Austin Monthly
Take a nostalgic trip back in time to the Austin of the 1970s in this gripping account of corrupt leadership, crime, power, and Texas-sized personalities.
Austin Chronicle - Joe Gross
[Last Gangster in Austin] is one of the most egregiously Texas stories, nay, one of the most remarkably Austin stories one could read...fantastic, an often wildly entertaining look at Austin when it really was a bit of an outlaw place.
Austin Chronicle - Jay Trachtenberg
Here's a true-crime story that's every bit as compelling as your favorite pulpy, fictional counterpart...It's a tale replete with genuine heroes, repellent villains, and a slew of supporting characters any self-respecting crime novelist would be proud to have created on the page...Sublett constructs the story with a sharp eye and a hard-boiled flair.
Austin American-Statesman
If you pick up just one new Texas history this summer, make it Last Gangster in Austin...Sublett's riveting true-crime story reads like a classic noir novel.
Kirkus Reviews
2022-02-15
How a creepy Texas crook with lots of friends was taken down by a valiant public servant and a dogged newsman.

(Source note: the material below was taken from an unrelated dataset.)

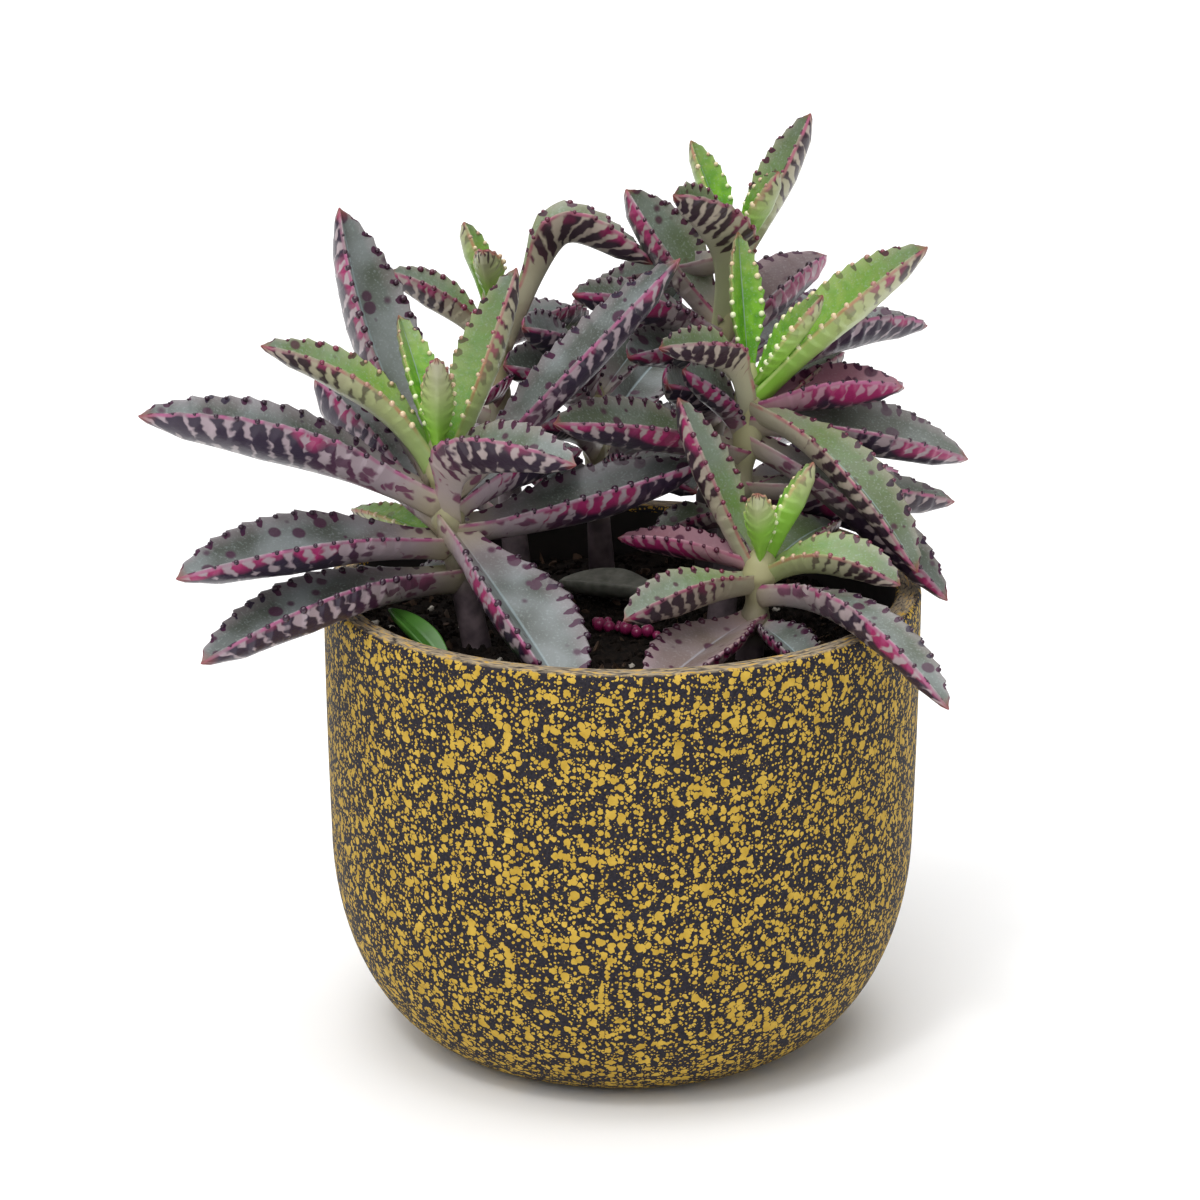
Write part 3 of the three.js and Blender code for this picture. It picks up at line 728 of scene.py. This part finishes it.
for kind in ("blotch", "strewn"):
    part[kind + "_chance"] = add_node(tree, "ShaderNodeSeparateColor", {}, {
        "Color": (part[kind + "_cell"], "Color")})

# How the marks are reckoned, step by step. A row names a part of the pattern, says how it is made and
# from what. FADE takes a part, the two values between which it fades, and the strengths at the two.
MARK_STEPS = [
    # Distance from the nearest bead line, in teeth: straight across the upper face
    ("edge_lean", "SUBTRACT", "edge", 0.5),
    ("bead_count", "MULTIPLY_ADD", "edge_lean", 0.6, "teeth"),
    ("bead_part", "FRACT", "bead_count"),
    ("bead_shift", "SUBTRACT", "bead_part", 0.5),
    ("near_bead", "ABSOLUTE", "bead_shift"),
    # The same on the underside, slanting to the root
    ("below", "SUBTRACT", "around", 1.0),
    ("slant", "MULTIPLY_ADD", "below", 1.5, "bead_count"),
    ("slant_part", "FRACT", "slant"),
    ("slant_shift", "SUBTRACT", "slant_part", 0.5),
    ("near_stripe", "ABSOLUTE", "slant_shift"),
    # Stripes on the tip half of the underside. They widen and merge below the margin, stay short on a
    # young leaf, and give way to blotches towards the stalk.
    ("merge", "FADE", "below", 0.1, 0.5, 0.29, 0.5),
    ("keel_fade", "FADE", "below", 0.6, 1.0, 0, -0.3),
    ("widen", "ADD", "merge", "keel_fade"),
    ("cloud_lean", "SUBTRACT", "flank_cloud", 0.5),
    ("swell", "MULTIPLY_ADD", "cloud_lean", 0.8, "widen"),
    ("stalk_fade", "FADE", "along", 0.22, 0.5, -0.6, 0),
    ("faded", "ADD", "swell", "stalk_fade"),
    ("shortness", "FADE", "age", 0.3, 0.75, -1.1, 0),
    ("stripe_width", "MULTIPLY_ADD", "below", "shortness", "faded"),
    ("stripe_edge", "SUBTRACT", "stripe_width", "near_stripe"),
    ("stripe", "FADE", "stripe_edge", -0.08, 0.07, 0, 1),
    # Blotches on the root half of an old leaf's underside
    ("blotch_reach", "FADE", "blotch_chance", 0.25, 0.9, 0, 0.5),
    ("blotch_root", "FADE", "along", 0.03, 0.16, -0.4, 0),
    ("blotch_tip", "FADE", "along", 0.5, 0.75, 0, -0.5),
    ("blotch_young", "FADE", "age", 0.55, 0.9, -0.5, 0),
    ("blotch_off_root", "ADD", "blotch_reach", "blotch_root"),
    ("blotch_off_tip", "ADD", "blotch_off_root", "blotch_tip"),
    ("blotch_size", "ADD", "blotch_off_tip", "blotch_young"),
    ("blotch_edge", "SUBTRACT", "blotch_size", "blotch_cell"),
    ("blotch", "FADE", "blotch_edge", -0.07, 0.06, 0, 0.9),
    ("under_any", "MAXIMUM", "stripe", "blotch"),
    ("under_side", "FADE", "around", 1.0, 1.05, 0, 1),
    ("under_mark", "MULTIPLY", "under_any", "under_side"),
    # Oval spots just inside the margin, one at each bead
    ("spot_across", "SUBTRACT", "around", 0.9),
    ("spot_out", "DIVIDE", "spot_across", 0.12),
    ("spot_on", "DIVIDE", "near_bead", 0.2),
    ("spot_out_square", "POWER", "spot_out", 2.0),
    ("spot_on_square", "POWER", "spot_on", 2.0),
    ("spot_far", "ADD", "spot_out_square", "spot_on_square"),
    ("patch_lean", "SUBTRACT", "patch", 0.5),
    ("spot_loose", "MULTIPLY_ADD", "patch_lean", -5.0, "spot_far"),
    ("bead_spot", "FADE", "spot_loose", 1.15, 0.85, 0, 1),
    # Soft round spots strewn over the face, larger on an old leaf
    ("strewn_reach", "FADE", "strewn_chance", 0.12, 1.0, 0.1, 0.36),
    ("strewn_young", "FADE", "age", 0.3, 0.95, -0.14, 0),
    ("strewn_size", "ADD", "strewn_reach", "strewn_young"),
    ("strewn_edge", "SUBTRACT", "strewn_size", "strewn_cell"),
    ("strewn_spot", "FADE", "strewn_edge", -0.05, 0.04, 0, 0.88),
    ("face_spots", "MAXIMUM", "bead_spot", "strewn_spot"),
    ("upper_side", "SUBTRACT", 1.0, "under_side"),
    ("upper_mark", "MULTIPLY", "face_spots", "upper_side"),
    ("any_mark", "MAXIMUM", "under_mark", "upper_mark"),
    ("mark_strength", "FADE", "age", 0.14, 0.5, 0, 0.95),
    ("marked", "MULTIPLY", "any_mark", "mark_strength"),
    # Skin under the marks: mottled on a fresh leaf; on an old one pale grey, partly wax bloom and partly
    # painted sheen, and specked; a pale border and rib above, painted shade of darker grey on an old keel,
    # and lilac towards an old stalk
    ("fresh", "FADE", "age", 0, 0.75, 0.75, 0),
    ("mottle", "FADE", "edge_lean", -0.12, 0.12, 0, "fresh"),
    ("broad_lean", "SUBTRACT", "broad", 0.5),
    # Painted sheen with the wax bloom: pale grey patches on old upper faces, more on a shoot with a higher
    # bloom
    ("bloom_patch", "FADE", "broad_lean", -0.1, 0.14, 0.1, 1),
    ("bloom_old", "MULTIPLY", "bloom_patch", "age"),
    ("bloomed", "MULTIPLY", "bloom_old", "bloom"),
    ("speck", "FADE", "fine", 0.55, 0.75, 0, 0.25),
    ("border", "FADE", "around", 0.6, 1.0, 0, 0.42),
    ("rib_line", "FADE", "around", 0.05, 0.02, 0, 0.6),
    # Painted shade: an old leaf's keel, which faces down, goes a darker grey
    ("keel_shade", "FADE", "below", 0.25, 0.9, 0, 0.5),
    ("keel_old", "MULTIPLY", "keel_shade", "age"),
    ("stalk_pale", "FADE", "along", 0.38, 0.08, 0, 0.75),
    ("stalk_old", "MULTIPLY", "stalk_pale", "age"),
    ("crown_pale", "FADE", "along", 0.2, 0.04, 0, 0.8),
    ("crown_old", "MULTIPLY", "crown_pale", "age"),
    # Magenta: a pink leaf's marks near its margin, duller at its root, and its blush
    ("flush_far", "MULTIPLY_ADD", "below", -1.5, "pink"),
    ("flush_loose", "MULTIPLY_ADD", "broad_lean", 2.8, "flush_far"),
    ("flush_patch", "FADE", "flush_loose", 0.05, 0.4, 0, 1),
    ("flush_side", "FADE", "under_side", 0, 1, 0.12, 0.9),
    ("flush", "MULTIPLY", "flush_patch", "flush_side"),
    ("root_near", "FADE", "along", 0.5, 0.2, 0, 0.75),
    ("root_side", "FADE", "under_side", 0, 1, 0.3, 1),
    ("root_warm", "MULTIPLY", "root_near", "root_side"),
    ("blush", "FADE", "pink", 0.75, 1.0, 0, 0.6),
    # The thin broken line along the margin, and the tip
    ("off_line", "SUBTRACT", "around", 1.02),
    ("line_far", "ABSOLUTE", "off_line"),
    ("line_near", "FADE", "line_far", 0.035, 0.01, 0, 1),
    ("line_broken", "FADE", "patch_lean", -0.1, 0.1, 0.25, 0.9),
    ("line", "MULTIPLY", "line_near", "line_broken"),
    ("tip", "FADE", "along", 0.95, 0.99, 0, 0.7),
    ("waxy", "MULTIPLY_ADD", "fine", 0.35, "edge"),
]
FADE_SOCKETS = ("Value", "From Min", "From Max", "To Min", "To Max")
for name, operation, *sources in MARK_STEPS:
    values = [part.get(source, source) for source in sources]
    if operation == "FADE":
        part[name] = add_node(tree, "ShaderNodeMapRange", {}, dict(zip(FADE_SOCKETS, values)))
    else:
        part[name] = add_node(tree, "ShaderNodeMath", {"operation": operation}, dict(enumerate(values)))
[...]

Sublett, a revered Austin musician and mystery author, found the seeds of his latest nonfiction book on Austin-related topics when researching his affecting memoir Never the Same Again (2004), in which he recounted the 1976 murder of his girlfriend by a serial killer while he was out at a gig. The author kept encountering news stories about a guy named Frank Smith, who turned out to be "Don Corleone as reimagined by Hee Haw.” As Sublett describes him, Smith’s “criminal record and unsavory associations did no apparent harm to his wrecking yard business. He thrived on being quoted in the media, and reporters happily accommodated him. He was a six-foot-two, XXXL loose cannonball of contradictions….The son of a Baptist preacher, he often quoted the Bible, even in response to a message that a murder-for-hire contract had been fulfilled.” Among other misdeeds, Smith engineered an outrageous crime against the Rabbs, a sweet family who ran a junkyard, paying them $15,000 in cash for a group of vehicles and then sending gunmen over to steal the money back. The hero of Sublett's narrative is the late, great Ronnie Earle, longtime Travis County district attorney. Even though he held many left-leaning beliefs, “Earle was no coddler of criminals, and he came down on Frank Smith like a ton of bricks, using every weapon at his disposal." Also integral to the pursuit of Smith was Austin American-Statesman journalist Bill Cryer, whose crime reporting Sublett quotes admiringly and to great effect. This may seem more like fodder for a magazine article than a book, and there is more repetition of the facts than necessary, but readers interested in Austin history and quirky true crime will find plenty to enjoy.
A vividly detailed and stylishly written portrait of an Austin long gone by.